Der Drachenturm, ach: Er sollte dem Gebäude das gewisse Extra geben – mit seiner äußerst eigenwilligen Form aus Fabelwesen, die das Haus vor Angriffen und, ja, Feuer schützen sollten. Als er nun brennend umstürzte, sprachen die Menschen in Kopenhagen von ihrem „Notre-Dame-Moment“ – der Begriff half offenbar, einen emotionalen Ausnahmezustand zu beschreiben: die Fassungslosigkeit angesichts der totalen Zerstörung von etwas sicher Geglaubtem.

Von etwas, das, vielleicht bis dahin unbewusst, zur eigenen Identität gehörte.

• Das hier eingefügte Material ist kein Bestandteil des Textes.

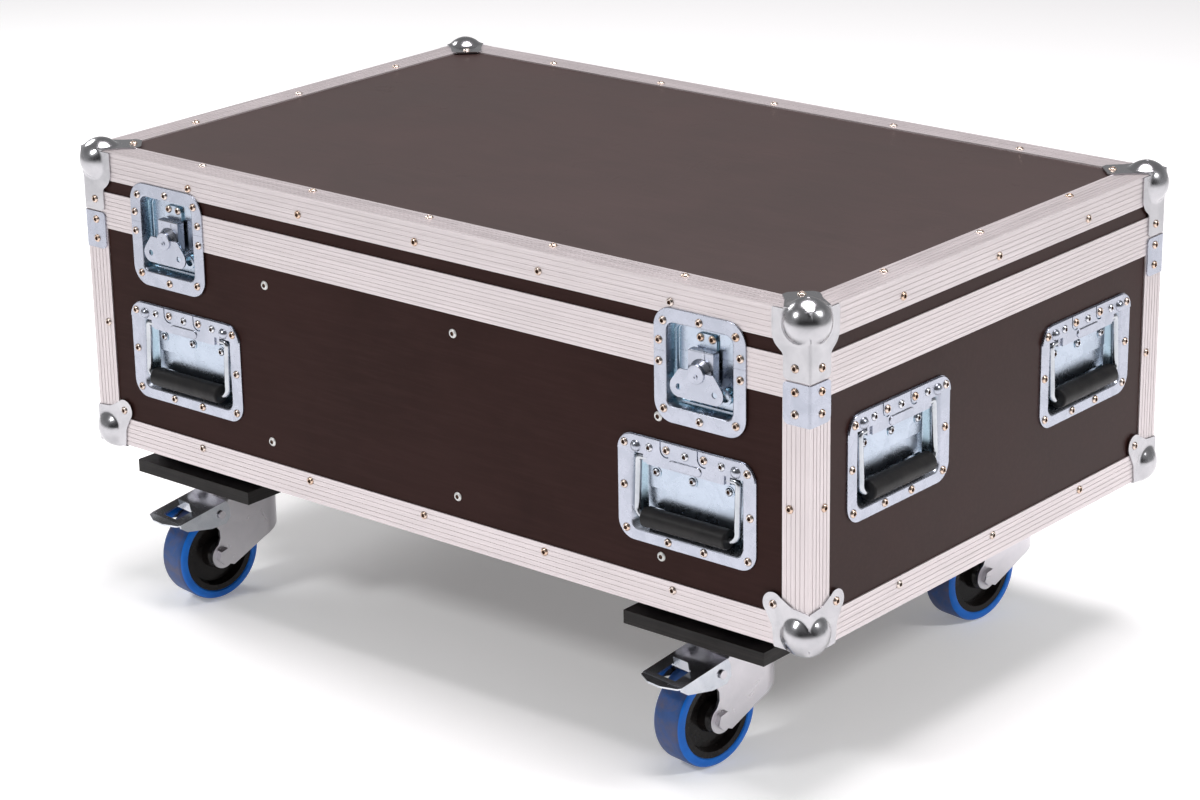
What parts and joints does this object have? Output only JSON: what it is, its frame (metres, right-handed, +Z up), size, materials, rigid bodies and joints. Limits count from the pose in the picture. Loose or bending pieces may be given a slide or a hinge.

Wer da sagt, man solle sein Herz nicht an Dinge hängen, versteht nicht genug vom Menschsein.

Vielleicht nützt ein Blick auf Videos von ­Passanten, die Kunstwerke retten: Noch bevor alles vollständig in Flammen aufging, ­rannten Leute in das Gebäude und holten heraus, was sie greifen konnten. Eine ganze Gruppe war nötig, um das ikonische Gemälde von P. S. Krøyer „Fra Københavns Børs“ zu tragen. Hunderte Kunstgegenstände wurden aus der Börse gerettet, ein kleiner Lichtblick.

Ein ­anderer vielleicht dies: Der abgestürzte Drachenturm war nicht das Original, sondern eine bei der Renovierung 1777 eingesetzte ­Neufassung. Interessant für den erhofften Wiederaufbau – in 400 Jahren wird niemand mehr nachfragen, wie alt der Turm tatsächlich ist.